Check the specs… and more
The Hustle

Check the specs… and more

Today, Micky D’s doubles down on drive-thru tech while antitrust regulators deal with yet another stacked deck, but first…


Listen to our podcast 🎧 Today on My First Million, learn how Brian Scudamore turned one man’s trash into his own treasure — to the tune of $400m-a-year.

Apple unveiled the iPhone 11 with predictable pomp… and broke Chinese labor law to do it

Yesterday morning, Apple introduced several new iPhones, a new iPad, a new Watch, and several new services.

Earlier this week, Apple also admitted to violating labor laws at its massive iPhone factory in Zhengzhou to produce the shiny new phones for the highly anticipated launch.

Here’s everything you need to know about both sides of the story.

Apple released its gadgets in a predictably flashy event…

And, as usual, it featured plenty of confusing suffixes, grayscale garments, unnecessary slow-motion videos, and long-winded explanations of how new products differ from seemingly identical predecessors. 

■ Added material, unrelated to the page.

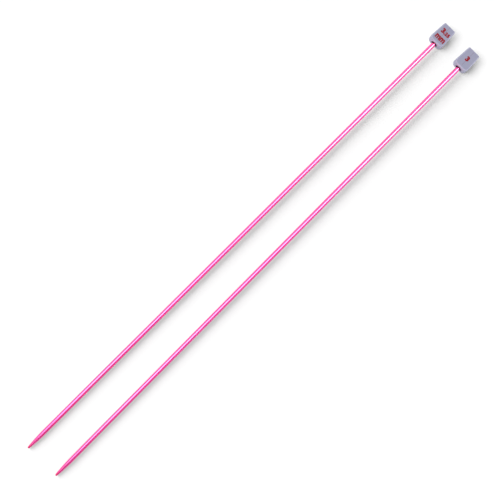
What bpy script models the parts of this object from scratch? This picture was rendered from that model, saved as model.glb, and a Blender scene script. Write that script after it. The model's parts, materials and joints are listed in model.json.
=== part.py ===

The main announcements were:

The biggest surprise was an iPhone price cut — the iPhone 11 starts at $700, compared to $750 for last year’s iPhone X (prices for premium models will remain the same). The cost cut is likely due to the less-than-stellar sales of Apple’s pricier products last year.

But the costs weren’t the only things that Apple cut… 

… It also cut some legal corners to get there

A few days ago, a watchdog group called China Labor Watch accused Apple of breaking a bushel of laws at its Zhengzhou Foxconn facility, the world’s largest iPhone factory (it’s often called “iPhone city”).

The report accused Apple of 18 workers’ rights violations ranging from forcing employees to work unpaid overtime to subjecting employees to verbal abuse to employing more contract workers than permitted by Chinese law. 

An Apple spokeswoman said most of the allegations were untrue — but admitted that Apple employed too many contract workers. 

According to Chinese labor law, no more than 10% of a factory’s labor force can consist of contract workers — who are paid overtime wages but often lack benefits.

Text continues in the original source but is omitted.